Random seed for reproducible finetuning.
save_path
str
default:"current working directory / run_name"
Directory path for saving finetuned model checkpoints.
model_save_frequency
int
default:"-1"
Frequency (in steps) for saving model checkpoints. Set to -1 to save only at the end of finetuning.
max_checkpoints
int
default:"-1"
Maximum number of model checkpoints to retain. Set to -1 for no limit.
wandb_config
WandbConfig | None
default:"None"
Weights & Biases logging configuration for finetuning experiment tracking and visualization.

WandbConfig

Configuration for Weights & Biases experiment tracking and logging during finetuning.
project
str
required
Weights & Biases project name for organizing finetuning experiments.
entity
str | None
default:"None"
Weights & Biases team/organization name. If None, uses the default entity associated with your API key.
run_name
str | None
default:"None"
Custom run name for the finetuning experiment. If None, uses the MetaConfig name or auto-generates one.
tags
List[str] | None
default:"None"
List of tags to associate with the finetuning run for easy filtering and organization.
notes
str | None
default:"None"
Optional notes or description for the finetuning experiment run.
log_model
bool
default:"True"
Whether to log the finetuned model as a Weights & Biases artifact for version control. Defaults to True for finetuning.
log_frequency
int
default:"50"
Frequency (in steps) for logging metrics to Weights & Biases.
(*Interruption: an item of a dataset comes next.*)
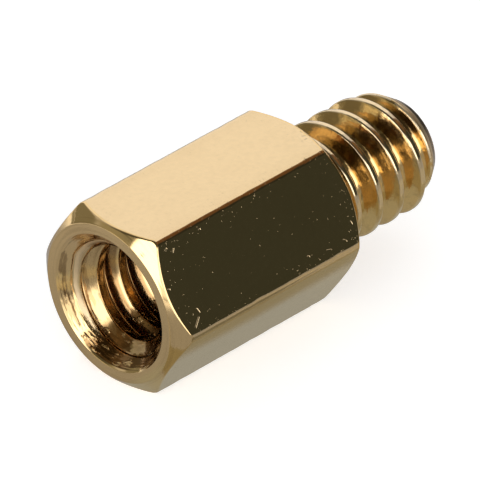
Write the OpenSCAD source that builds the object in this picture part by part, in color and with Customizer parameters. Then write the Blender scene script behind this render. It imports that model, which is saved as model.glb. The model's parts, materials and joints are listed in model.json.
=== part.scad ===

Lower default for finetuning due to fewer total steps.
log_gradients
bool
default:"False"
Whether to log gradient histograms (can impact performance).
log_parameters
bool
default:"False"
Whether to log parameter histograms (can impact performance).
watch_model
str | None
default:"None"
Model watching mode for logging gradients and parameters:
  • "gradients": Log gradient histograms
  • "parameters": Log parameter histograms
  • "all": Log both gradients and parameters
  • None: Disable model watching
config
dict | None
default:"None"
Additional configuration dictionary to log to Weights & Biases.
log_lora_weights
bool
default:"True"
Whether to log LoRA adapter weights as artifacts when using LoRA finetuning.